== Task to carry out ==
Give the data below again, word for word.

== Available data ==
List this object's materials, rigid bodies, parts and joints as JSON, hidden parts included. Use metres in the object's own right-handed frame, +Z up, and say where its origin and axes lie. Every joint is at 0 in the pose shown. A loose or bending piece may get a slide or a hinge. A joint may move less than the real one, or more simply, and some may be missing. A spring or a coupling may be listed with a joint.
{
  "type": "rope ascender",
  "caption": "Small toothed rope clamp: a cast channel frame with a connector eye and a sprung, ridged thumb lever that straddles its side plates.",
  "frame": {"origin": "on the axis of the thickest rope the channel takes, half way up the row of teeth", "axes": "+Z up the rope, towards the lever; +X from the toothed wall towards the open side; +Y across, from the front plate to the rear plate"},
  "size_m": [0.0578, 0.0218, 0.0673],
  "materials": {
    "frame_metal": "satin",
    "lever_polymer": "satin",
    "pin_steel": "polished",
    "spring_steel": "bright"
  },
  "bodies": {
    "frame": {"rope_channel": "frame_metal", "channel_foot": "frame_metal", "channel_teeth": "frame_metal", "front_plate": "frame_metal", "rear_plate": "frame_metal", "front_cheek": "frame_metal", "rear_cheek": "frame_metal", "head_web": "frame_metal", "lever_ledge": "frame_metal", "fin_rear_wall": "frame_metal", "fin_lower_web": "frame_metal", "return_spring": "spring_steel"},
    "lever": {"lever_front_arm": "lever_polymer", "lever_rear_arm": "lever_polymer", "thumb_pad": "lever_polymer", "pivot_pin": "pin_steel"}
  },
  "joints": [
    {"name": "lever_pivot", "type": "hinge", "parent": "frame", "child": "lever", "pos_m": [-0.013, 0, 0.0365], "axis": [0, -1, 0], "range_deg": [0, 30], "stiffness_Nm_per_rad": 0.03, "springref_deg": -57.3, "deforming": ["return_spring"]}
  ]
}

== Task output ==
List this object's materials, rigid bodies, parts and joints as JSON, hidden parts included. Use metres in the object's own right-handed frame, +Z up, and say where its origin and axes lie. Every joint is at 0 in the pose shown. A loose or bending piece may get a slide or a hinge. A joint may move less than the real one, or more simply, and some may be missing. A spring or a coupling may be listed with a joint.
{
  "type": "rope ascender",
  "caption": "Small toothed rope clamp: a cast channel frame with a connector eye and a sprung, ridged thumb lever that straddles its side plates.",
  "frame": {"origin": "on the axis of the thickest rope the channel takes, half way up the row of teeth", "axes": "+Z up the rope, towards the lever; +X from the toothed wall towards the open side; +Y across, from the front plate to the rear plate"},
  "size_m": [0.0578, 0.0218, 0.0673],
  "materials": {
    "frame_metal": "satin",
    "lever_polymer": "satin",
    "pin_steel": "polished",
    "spring_steel": "bright"
  },
  "bodies": {
    "frame": {"rope_channel": "frame_metal", "channel_foot": "frame_metal", "channel_teeth": "frame_metal", "front_plate": "frame_metal", "rear_plate": "frame_metal", "front_cheek": "frame_metal", "rear_cheek": "frame_metal", "head_web": "frame_metal", "lever_ledge": "frame_metal", "fin_rear_wall": "frame_metal", "fin_lower_web": "frame_metal", "return_spring": "spring_steel"},
    "lever": {"lever_front_arm": "lever_polymer", "lever_rear_arm": "lever_polymer", "thumb_pad": "lever_polymer", "pivot_pin": "pin_steel"}
  },
  "joints": [
    {"name": "lever_pivot", "type": "hinge", "parent": "frame", "child": "lever", "pos_m": [-0.013, 0, 0.0365], "axis": [0, -1, 0], "range_deg": [0, 30], "stiffness_Nm_per_rad": 0.03, "springref_deg": -57.3, "deforming": ["return_spring"]}
  ]
}